Thursday, September 28, 2017

Hallelujah Anyway: Rediscovering Mercy (2017)


Lamott, Anne. Hallelujah Anyway: Rediscovering Mercy. Riverhead Books, 2017.

Like yesterday's book, this one takes its title from a song: Candi Staton's eponymous gospel song. And, as the title entails, Lamott's position boils down to radical mercy, looking circumstances and people directly in the face and saying, "Hallelujah anyway." Lamott reminds me of Marilynne Robinson, another exquisite novelist turned religious essayist. Both authors are of sound mind and high learning, easily shaking off accusations of narrow-mindedness and absence of erudition.
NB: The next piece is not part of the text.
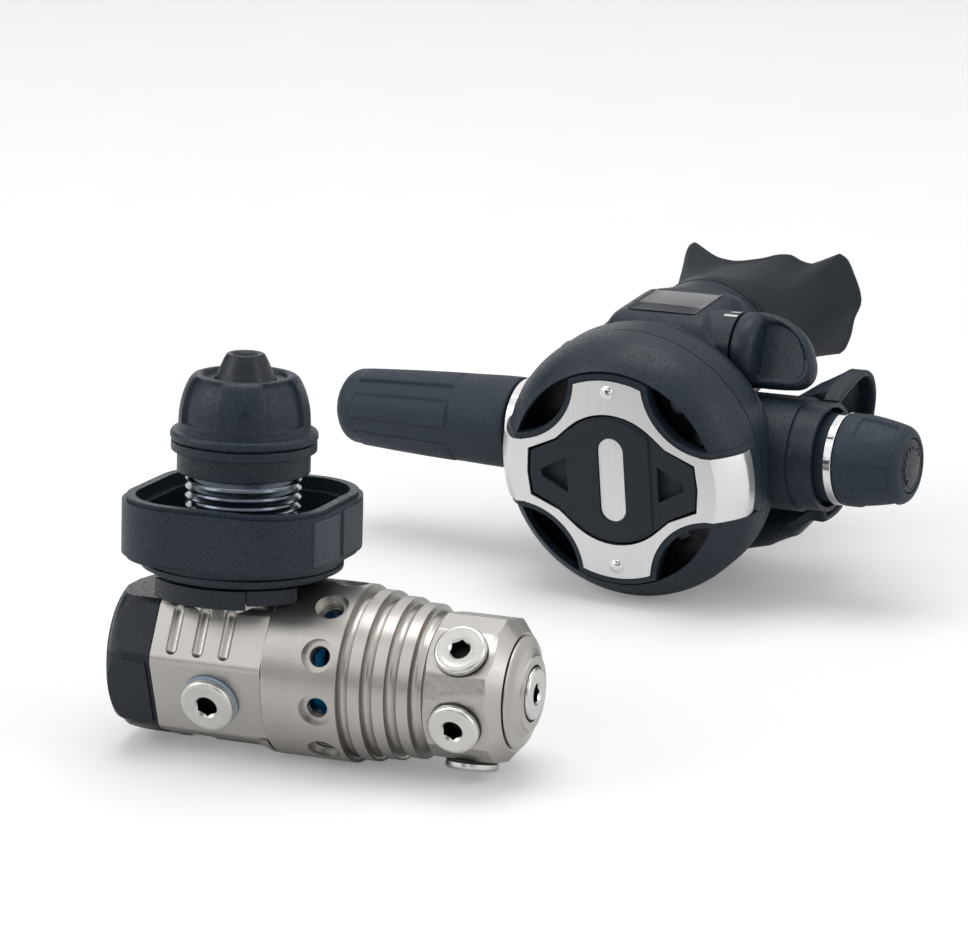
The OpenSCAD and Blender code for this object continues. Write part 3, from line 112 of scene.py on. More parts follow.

Where they differ, however, is in Lamott's more colorful and pop-art tone against Robinson's controlled, mighty sentences. In the opening paragraph, Lamott captures something that Walker Percy hit on in his 1961 book The Moviegoer: we are often struck by revelation while doing or looking at the most meaningless, mundane things. There is something refreshing about a novelist writing of theological matters, and Lamott easily compels me to continue beyond my self-imposed twenty-five pages. The production of the little hardcover from Riverhead Books is also a joy to the eye, in the same manner of the recent Spiegel & Grau publication of Harold Bloom's The Daemon Knows: the incorporation of color, especially blue, in place of the standard black-and-white offers a riposte to the age of digital print and makes me long for a revival of illuminated manuscripts.